Return the whole listing exactly as it stands.

-- Start Data provided --

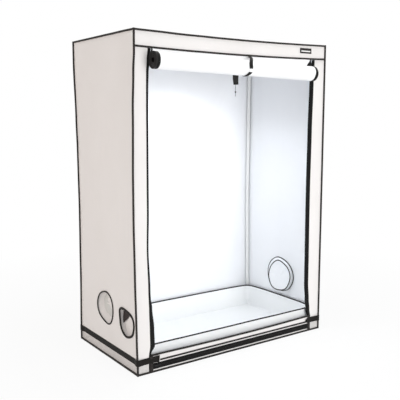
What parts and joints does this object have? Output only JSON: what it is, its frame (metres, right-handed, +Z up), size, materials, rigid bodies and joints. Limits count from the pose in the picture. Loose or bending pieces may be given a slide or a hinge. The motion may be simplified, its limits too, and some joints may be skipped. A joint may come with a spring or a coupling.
{
  "type": "indoor grow tent",
  "caption": "Indoor grow tent with a sewn cloth cover on a steel tube frame, a rolled-up front door, duct sleeves low in its sides and a loose floor tray.",
  "frame": {"origin": "centre of the cover's underside, on the surface that the tent stands on", "axes": "+Z up; -Y out of the doorway at the front; +X to the right side as seen from the front"},
  "size_m": [1.5036, 0.907, 2],
  "materials": {
    "cover_cloth": "white coated polyester cloth, satin",
    "door_cloth": "white coated polyester cloth, satin",
    "sleeve_cloth": "white coated polyester cloth, satin",
    "tray_cloth": "white coated waterproof cloth, satin",
    "seam_binding": "black woven binding tape, matt",
    "webbing": "black woven webbing, matt",
    "zip_tape": "black knitted zip tape, matt",
    "zip_metal": "black lacquered zinc, satin",
    "tube_steel": "white powder-coated steel, satin",
    "corner_plastic": "white moulded plastic, matt",
    "label": "bare woven patch, matt",
    "cord": "black cord, matt"
  },
  "bodies": {
    "tent": {"left_wall": "cover_cloth", "right_wall": "cover_cloth", "back_wall": "cover_cloth", "roof_panel": "cover_cloth", "floor_panel": "cover_cloth", "front_left_panel": "cover_cloth", "front_right_panel": "cover_cloth", "front_header": "cover_cloth", "front_sill": "cover_cloth", "seam_binding": "seam_binding", "sill_binding": "seam_binding", "girth_band": "webbing", "zip_tape_left": "zip_tape", "zip_tape_right": "zip_tape", "zip_tape_bottom": "zip_tape", "door_roll": "door_cloth", "door_tape_left": "zip_tape", "door_tape_right": "zip_tape", "tie_strap_rear": "webbing", "header_label": "label", "port_ring_left_rear": "seam_binding", "port_ring_left_front": "seam_binding", "port_ring_right": "seam_binding", "port_sleeve_left_rear": "sleeve_cloth", "port_sleeve_left_front": "sleeve_cloth", "port_sleeve_right": "sleeve_cloth", "sleeve_rim_right": "seam_binding", "upright_front_left": "tube_steel", "upright_back_left": "tube_steel", "upright_front_right": "tube_steel", "upright_back_right": "tube_steel", "long_rail_bottom_front": "tube_steel", "long_rail_bottom_back": "tube_steel", "long_rail_top_front": "tube_steel", "long_rail_top_back": "tube_steel", "short_rail_bottom_left": "tube_steel", "short_rail_bottom_right": "tube_steel", "short_rail_top_left": "tube_steel", "short_rail_top_right": "tube_steel", "corner_bottom_front_left": "corner_plastic", "corner_bottom_front_right": "corner_plastic", "corner_bottom_back_left": "corner_plastic", "corner_bottom_back_right": "corner_plastic", "corner_top_front_left": "corner_plastic", "corner_top_front_right": "corner_plastic", "corner_top_back_left": "corner_plastic", "corner_top_back_right": "corner_plastic"},
    "tray": {"floor_tray": "tray_cloth", "tray_binding": "seam_binding"},
    "left_slider": {"zip_slider_left": "zip_metal"},
    "left_pull": {"zip_pull_left": "zip_metal"},
    "right_slider": {"zip_slider_right": "zip_metal"},
    "right_pull": {"zip_pull_right": "zip_metal"},
    "bottom_slider": {"zip_slider_bottom": "zip_metal"},
    "bottom_pull": {"zip_pull_bottom": "zip_metal"},
    "door_strap": {"tie_strap_front": "webbing"},
    "left_bar": {"roof_bar_left": "tube_steel"},
    "right_bar": {"roof_bar_right": "tube_steel"},
    "hanger": {"hanger_strap": "webbing", "hanger_cord": "cord"}
  },
  "joints": [
    {"name": "tray_lift", "type": "slide", "parent": "tent", "child": "tray", "axis": [0, 0, 1], "range_m": [0, 0.027]},
    {"name": "left_zip", "type": "slide", "parent": "tent", "child": "left_slider", "axis": [0, 0, -1], "range_m": [0, 1.815]},
    {"name": "left_zip_pull", "type": "hinge", "parent": "left_slider", "child": "left_pull", "pos_m": [-0.6489, -0.3767, 1.8817], "axis": [0, -1, 0], "range_deg": [0, 150]},
    {"name": "right_zip", "type": "slide", "parent": "tent", "child": "right_slider", "axis": [0, 0, -1], "range_m": [0, 1.815]},
    {"name": "right_zip_pull", "type": "hinge", "parent": "right_slider", "child": "right_pull", "pos_m": [0.6489, -0.3767, 1.8817], "axis": [0, 1, 0], "range_deg": [0, 150]},
    {"name": "bottom_zip", "type": "slide", "parent": "tent", "child": "bottom_slider", "axis": [1, 0, 0], "range_m": [0, 1.225]},
    {"name": "bottom_zip_pull", "type": "hinge", "parent": "bottom_slider", "child": "bottom_pull", "pos_m": [-0.6025, -0.3987, 0.0403], "axis": [0, 0, 1], "range_deg": [0, 150]},
    {"name": "door_strap_swing", "type": "hinge", "parent": "tent", "child": "door_strap", "pos_m": [0.078, -0.40105, 1.901], "axis": [-1, 0, 0], "range_deg": [0, 100]},
    {"name": "left_bar_slide", "type": "slide", "parent": "tent", "child": "left_bar", "axis": [1, 0, 0], "range_m": [-0.35, 0.2]},
    {"name": "right_bar_slide", "type": "slide", "parent": "tent", "child": "right_bar", "axis": [1, 0, 0], "range_m": [-0.2, 0.35]},
    {"name": "hanger_slide", "type": "slide", "parent": "right_bar", "child": "hanger", "axis": [0, 1, 0], "range_m": [-0.25, 0.25]}
  ]
}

-- End Data provided --

→ **Answer to this task**
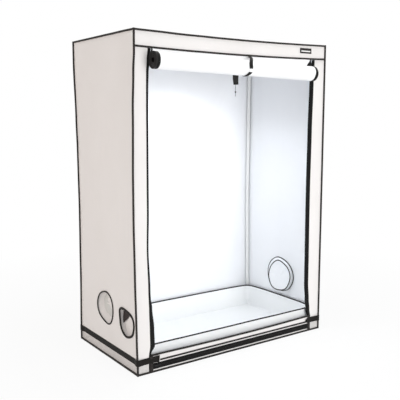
What parts and joints does this object have? Output only JSON: what it is, its frame (metres, right-handed, +Z up), size, materials, rigid bodies and joints. Limits count from the pose in the picture. Loose or bending pieces may be given a slide or a hinge. The motion may be simplified, its limits too, and some joints may be skipped. A joint may come with a spring or a coupling.
{
  "type": "indoor grow tent",
  "caption": "Indoor grow tent with a sewn cloth cover on a steel tube frame, a rolled-up front door, duct sleeves low in its sides and a loose floor tray.",
  "frame": {"origin": "centre of the cover's underside, on the surface that the tent stands on", "axes": "+Z up; -Y out of the doorway at the front; +X to the right side as seen from the front"},
  "size_m": [1.5036, 0.907, 2],
  "materials": {
    "cover_cloth": "white coated polyester cloth, satin",
    "door_cloth": "white coated polyester cloth, satin",
    "sleeve_cloth": "white coated polyester cloth, satin",
    "tray_cloth": "white coated waterproof cloth, satin",
    "seam_binding": "black woven binding tape, matt",
    "webbing": "black woven webbing, matt",
    "zip_tape": "black knitted zip tape, matt",
    "zip_metal": "black lacquered zinc, satin",
    "tube_steel": "white powder-coated steel, satin",
    "corner_plastic": "white moulded plastic, matt",
    "label": "bare woven patch, matt",
    "cord": "black cord, matt"
  },
  "bodies": {
    "tent": {"left_wall": "cover_cloth", "right_wall": "cover_cloth", "back_wall": "cover_cloth", "roof_panel": "cover_cloth", "floor_panel": "cover_cloth", "front_left_panel": "cover_cloth", "front_right_panel": "cover_cloth", "front_header": "cover_cloth", "front_sill": "cover_cloth", "seam_binding": "seam_binding", "sill_binding": "seam_binding", "girth_band": "webbing", "zip_tape_left": "zip_tape", "zip_tape_right": "zip_tape", "zip_tape_bottom": "zip_tape", "door_roll": "door_cloth", "door_tape_left": "zip_tape", "door_tape_right": "zip_tape", "tie_strap_rear": "webbing", "header_label": "label", "port_ring_left_rear": "seam_binding", "port_ring_left_front": "seam_binding", "port_ring_right": "seam_binding", "port_sleeve_left_rear": "sleeve_cloth", "port_sleeve_left_front": "sleeve_cloth", "port_sleeve_right": "sleeve_cloth", "sleeve_rim_right": "seam_binding", "upright_front_left": "tube_steel", "upright_back_left": "tube_steel", "upright_front_right": "tube_steel", "upright_back_right": "tube_steel", "long_rail_bottom_front": "tube_steel", "long_rail_bottom_back": "tube_steel", "long_rail_top_front": "tube_steel", "long_rail_top_back": "tube_steel", "short_rail_bottom_left": "tube_steel", "short_rail_bottom_right": "tube_steel", "short_rail_top_left": "tube_steel", "short_rail_top_right": "tube_steel", "corner_bottom_front_left": "corner_plastic", "corner_bottom_front_right": "corner_plastic", "corner_bottom_back_left": "corner_plastic", "corner_bottom_back_right": "corner_plastic", "corner_top_front_left": "corner_plastic", "corner_top_front_right": "corner_plastic", "corner_top_back_left": "corner_plastic", "corner_top_back_right": "corner_plastic"},
    "tray": {"floor_tray": "tray_cloth", "tray_binding": "seam_binding"},
    "left_slider": {"zip_slider_left": "zip_metal"},
    "left_pull": {"zip_pull_left": "zip_metal"},
    "right_slider": {"zip_slider_right": "zip_metal"},
    "right_pull": {"zip_pull_right": "zip_metal"},
    "bottom_slider": {"zip_slider_bottom": "zip_metal"},
    "bottom_pull": {"zip_pull_bottom": "zip_metal"},
    "door_strap": {"tie_strap_front": "webbing"},
    "left_bar": {"roof_bar_left": "tube_steel"},
    "right_bar": {"roof_bar_right": "tube_steel"},
    "hanger": {"hanger_strap": "webbing", "hanger_cord": "cord"}
  },
  "joints": [
    {"name": "tray_lift", "type": "slide", "parent": "tent", "child": "tray", "axis": [0, 0, 1], "range_m": [0, 0.027]},
    {"name": "left_zip", "type": "slide", "parent": "tent", "child": "left_slider", "axis": [0, 0, -1], "range_m": [0, 1.815]},
    {"name": "left_zip_pull", "type": "hinge", "parent": "left_slider", "child": "left_pull", "pos_m": [-0.6489, -0.3767, 1.8817], "axis": [0, -1, 0], "range_deg": [0, 150]},
    {"name": "right_zip", "type": "slide", "parent": "tent", "child": "right_slider", "axis": [0, 0, -1], "range_m": [0, 1.815]},
    {"name": "right_zip_pull", "type": "hinge", "parent": "right_slider", "child": "right_pull", "pos_m": [0.6489, -0.3767, 1.8817], "axis": [0, 1, 0], "range_deg": [0, 150]},
    {"name": "bottom_zip", "type": "slide", "parent": "tent", "child": "bottom_slider", "axis": [1, 0, 0], "range_m": [0, 1.225]},
    {"name": "bottom_zip_pull", "type": "hinge", "parent": "bottom_slider", "child": "bottom_pull", "pos_m": [-0.6025, -0.3987, 0.0403], "axis": [0, 0, 1], "range_deg": [0, 150]},
    {"name": "door_strap_swing", "type": "hinge", "parent": "tent", "child": "door_strap", "pos_m": [0.078, -0.40105, 1.901], "axis": [-1, 0, 0], "range_deg": [0, 100]},
    {"name": "left_bar_slide", "type": "slide", "parent": "tent", "child": "left_bar", "axis": [1, 0, 0], "range_m": [-0.35, 0.2]},
    {"name": "right_bar_slide", "type": "slide", "parent": "tent", "child": "right_bar", "axis": [1, 0, 0], "range_m": [-0.2, 0.35]},
    {"name": "hanger_slide", "type": "slide", "parent": "right_bar", "child": "hanger", "axis": [0, 1, 0], "range_m": [-0.25, 0.25]}
  ]
}